• Task details: Both the line containing "bosses.forEach(([x, y], i)" and the line containing "obj.matrix_world = world" are to be reproduced exactly, along with every line between them, and nothing more.

## start Raw data

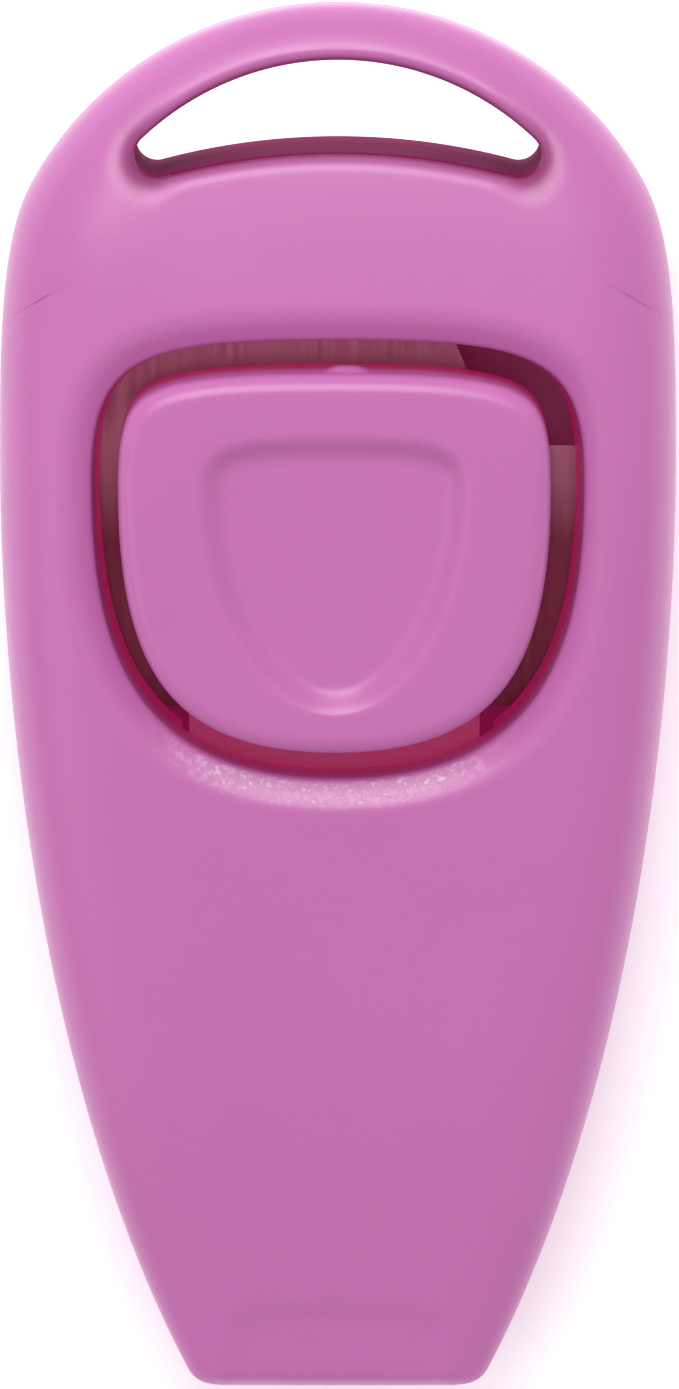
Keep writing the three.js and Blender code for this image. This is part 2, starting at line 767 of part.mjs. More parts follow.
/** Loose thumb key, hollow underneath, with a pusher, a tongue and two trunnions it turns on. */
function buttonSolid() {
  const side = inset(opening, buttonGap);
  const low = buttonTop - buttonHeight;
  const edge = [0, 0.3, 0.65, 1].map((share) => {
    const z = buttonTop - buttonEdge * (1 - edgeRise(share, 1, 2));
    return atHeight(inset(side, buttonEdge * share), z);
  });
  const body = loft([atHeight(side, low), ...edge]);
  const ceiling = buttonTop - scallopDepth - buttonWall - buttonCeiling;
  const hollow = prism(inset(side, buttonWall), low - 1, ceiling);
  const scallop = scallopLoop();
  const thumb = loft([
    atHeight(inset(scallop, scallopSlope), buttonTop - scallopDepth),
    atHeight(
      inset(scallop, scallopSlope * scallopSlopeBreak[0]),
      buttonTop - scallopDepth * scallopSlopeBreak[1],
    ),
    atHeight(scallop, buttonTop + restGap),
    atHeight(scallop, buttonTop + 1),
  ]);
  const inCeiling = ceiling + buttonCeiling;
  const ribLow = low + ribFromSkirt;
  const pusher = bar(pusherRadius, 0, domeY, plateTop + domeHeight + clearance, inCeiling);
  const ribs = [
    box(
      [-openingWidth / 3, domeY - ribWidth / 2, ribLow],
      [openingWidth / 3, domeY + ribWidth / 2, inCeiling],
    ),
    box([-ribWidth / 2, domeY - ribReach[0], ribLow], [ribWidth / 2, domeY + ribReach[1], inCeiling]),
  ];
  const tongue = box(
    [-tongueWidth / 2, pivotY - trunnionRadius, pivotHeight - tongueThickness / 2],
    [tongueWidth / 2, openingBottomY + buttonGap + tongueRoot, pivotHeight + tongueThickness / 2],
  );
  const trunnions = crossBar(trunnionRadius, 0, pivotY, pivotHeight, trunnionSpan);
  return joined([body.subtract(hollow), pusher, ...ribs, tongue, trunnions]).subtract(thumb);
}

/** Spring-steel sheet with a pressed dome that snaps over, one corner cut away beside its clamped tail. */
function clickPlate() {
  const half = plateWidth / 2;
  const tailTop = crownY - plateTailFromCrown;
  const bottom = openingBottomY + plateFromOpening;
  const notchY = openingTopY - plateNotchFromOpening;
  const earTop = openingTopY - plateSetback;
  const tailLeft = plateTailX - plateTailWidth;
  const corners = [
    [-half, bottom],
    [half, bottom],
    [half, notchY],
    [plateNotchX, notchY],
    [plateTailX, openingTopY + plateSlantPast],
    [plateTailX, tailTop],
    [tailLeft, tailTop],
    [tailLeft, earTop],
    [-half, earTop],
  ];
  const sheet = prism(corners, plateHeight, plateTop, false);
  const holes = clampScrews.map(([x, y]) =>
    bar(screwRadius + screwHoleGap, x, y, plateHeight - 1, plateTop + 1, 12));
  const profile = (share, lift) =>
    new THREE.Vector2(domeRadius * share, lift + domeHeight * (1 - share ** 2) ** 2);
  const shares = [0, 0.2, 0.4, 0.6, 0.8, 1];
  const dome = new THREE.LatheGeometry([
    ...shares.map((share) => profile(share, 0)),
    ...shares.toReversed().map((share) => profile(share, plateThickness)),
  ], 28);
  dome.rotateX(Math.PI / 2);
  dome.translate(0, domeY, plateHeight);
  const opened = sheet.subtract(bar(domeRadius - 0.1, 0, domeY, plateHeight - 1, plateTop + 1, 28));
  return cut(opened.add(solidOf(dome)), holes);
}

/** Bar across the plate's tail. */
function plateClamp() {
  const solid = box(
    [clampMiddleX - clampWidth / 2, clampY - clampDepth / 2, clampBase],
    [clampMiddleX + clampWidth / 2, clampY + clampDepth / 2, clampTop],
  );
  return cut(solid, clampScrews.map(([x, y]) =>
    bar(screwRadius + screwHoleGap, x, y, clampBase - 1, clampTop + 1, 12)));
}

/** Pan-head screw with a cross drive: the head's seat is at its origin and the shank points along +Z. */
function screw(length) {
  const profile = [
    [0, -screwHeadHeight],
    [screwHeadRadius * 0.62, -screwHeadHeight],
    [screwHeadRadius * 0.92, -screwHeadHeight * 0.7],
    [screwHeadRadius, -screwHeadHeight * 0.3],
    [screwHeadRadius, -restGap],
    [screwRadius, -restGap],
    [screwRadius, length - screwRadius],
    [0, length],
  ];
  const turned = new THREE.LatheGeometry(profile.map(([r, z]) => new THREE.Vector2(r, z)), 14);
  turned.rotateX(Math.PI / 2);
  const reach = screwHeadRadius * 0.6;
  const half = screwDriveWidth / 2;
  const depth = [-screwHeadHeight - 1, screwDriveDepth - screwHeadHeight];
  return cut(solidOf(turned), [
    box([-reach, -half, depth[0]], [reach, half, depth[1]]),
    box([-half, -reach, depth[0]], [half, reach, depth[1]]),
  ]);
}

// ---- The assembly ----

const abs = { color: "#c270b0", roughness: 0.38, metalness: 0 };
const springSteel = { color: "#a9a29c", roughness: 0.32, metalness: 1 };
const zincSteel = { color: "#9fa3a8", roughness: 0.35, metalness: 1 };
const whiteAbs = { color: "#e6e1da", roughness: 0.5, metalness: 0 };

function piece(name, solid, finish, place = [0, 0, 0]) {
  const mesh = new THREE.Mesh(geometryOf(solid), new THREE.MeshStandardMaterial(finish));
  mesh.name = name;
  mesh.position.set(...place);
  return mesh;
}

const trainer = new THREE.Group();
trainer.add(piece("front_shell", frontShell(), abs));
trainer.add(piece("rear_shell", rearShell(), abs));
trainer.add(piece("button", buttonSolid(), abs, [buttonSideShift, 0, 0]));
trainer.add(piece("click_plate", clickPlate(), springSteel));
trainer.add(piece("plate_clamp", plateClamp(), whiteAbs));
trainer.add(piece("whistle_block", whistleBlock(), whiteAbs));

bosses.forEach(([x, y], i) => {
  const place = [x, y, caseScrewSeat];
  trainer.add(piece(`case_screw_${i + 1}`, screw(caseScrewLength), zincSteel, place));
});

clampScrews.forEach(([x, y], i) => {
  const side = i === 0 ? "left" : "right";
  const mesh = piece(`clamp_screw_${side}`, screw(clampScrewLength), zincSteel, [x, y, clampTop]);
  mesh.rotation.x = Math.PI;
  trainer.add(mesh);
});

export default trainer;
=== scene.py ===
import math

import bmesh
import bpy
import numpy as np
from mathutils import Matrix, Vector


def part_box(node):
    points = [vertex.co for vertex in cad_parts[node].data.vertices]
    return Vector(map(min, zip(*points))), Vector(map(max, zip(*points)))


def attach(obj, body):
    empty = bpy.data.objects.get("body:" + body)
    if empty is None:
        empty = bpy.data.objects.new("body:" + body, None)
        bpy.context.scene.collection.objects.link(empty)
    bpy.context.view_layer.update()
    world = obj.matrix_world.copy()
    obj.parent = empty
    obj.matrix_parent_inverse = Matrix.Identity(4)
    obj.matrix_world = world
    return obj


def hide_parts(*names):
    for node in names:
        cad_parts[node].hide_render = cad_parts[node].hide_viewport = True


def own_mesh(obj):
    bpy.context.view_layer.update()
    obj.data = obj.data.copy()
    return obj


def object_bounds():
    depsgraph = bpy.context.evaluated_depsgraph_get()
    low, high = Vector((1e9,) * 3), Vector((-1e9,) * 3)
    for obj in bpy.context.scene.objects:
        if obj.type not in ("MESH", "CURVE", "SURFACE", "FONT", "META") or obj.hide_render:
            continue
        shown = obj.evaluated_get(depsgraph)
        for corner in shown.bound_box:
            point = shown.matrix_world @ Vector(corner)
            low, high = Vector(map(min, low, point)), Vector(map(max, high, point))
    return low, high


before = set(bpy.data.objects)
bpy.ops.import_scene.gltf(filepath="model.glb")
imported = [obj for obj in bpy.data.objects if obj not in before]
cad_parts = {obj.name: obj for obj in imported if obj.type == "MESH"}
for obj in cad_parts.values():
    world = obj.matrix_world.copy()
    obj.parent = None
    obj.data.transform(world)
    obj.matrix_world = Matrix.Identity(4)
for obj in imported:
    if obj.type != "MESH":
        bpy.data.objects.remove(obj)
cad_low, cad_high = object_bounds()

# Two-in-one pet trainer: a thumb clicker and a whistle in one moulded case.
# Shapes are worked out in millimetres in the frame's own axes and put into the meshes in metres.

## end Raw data

• Task response:
bosses.forEach(([x, y], i) => {
  const place = [x, y, caseScrewSeat];
  trainer.add(piece(`case_screw_${i + 1}`, screw(caseScrewLength), zincSteel, place));
});

clampScrews.forEach(([x, y], i) => {
  const side = i === 0 ? "left" : "right";
  const mesh = piece(`clamp_screw_${side}`, screw(clampScrewLength), zincSteel, [x, y, clampTop]);
  mesh.rotation.x = Math.PI;
  trainer.add(mesh);
});

export default trainer;
=== scene.py ===
import math

import bmesh
import bpy
import numpy as np
from mathutils import Matrix, Vector


def part_box(node):
    points = [vertex.co for vertex in cad_parts[node].data.vertices]
    return Vector(map(min, zip(*points))), Vector(map(max, zip(*points)))


def attach(obj, body):
    empty = bpy.data.objects.get("body:" + body)
    if empty is None:
        empty = bpy.data.objects.new("body:" + body, None)
        bpy.context.scene.collection.objects.link(empty)
    bpy.context.view_layer.update()
    world = obj.matrix_world.copy()
    obj.parent = empty
    obj.matrix_parent_inverse = Matrix.Identity(4)
    obj.matrix_world = world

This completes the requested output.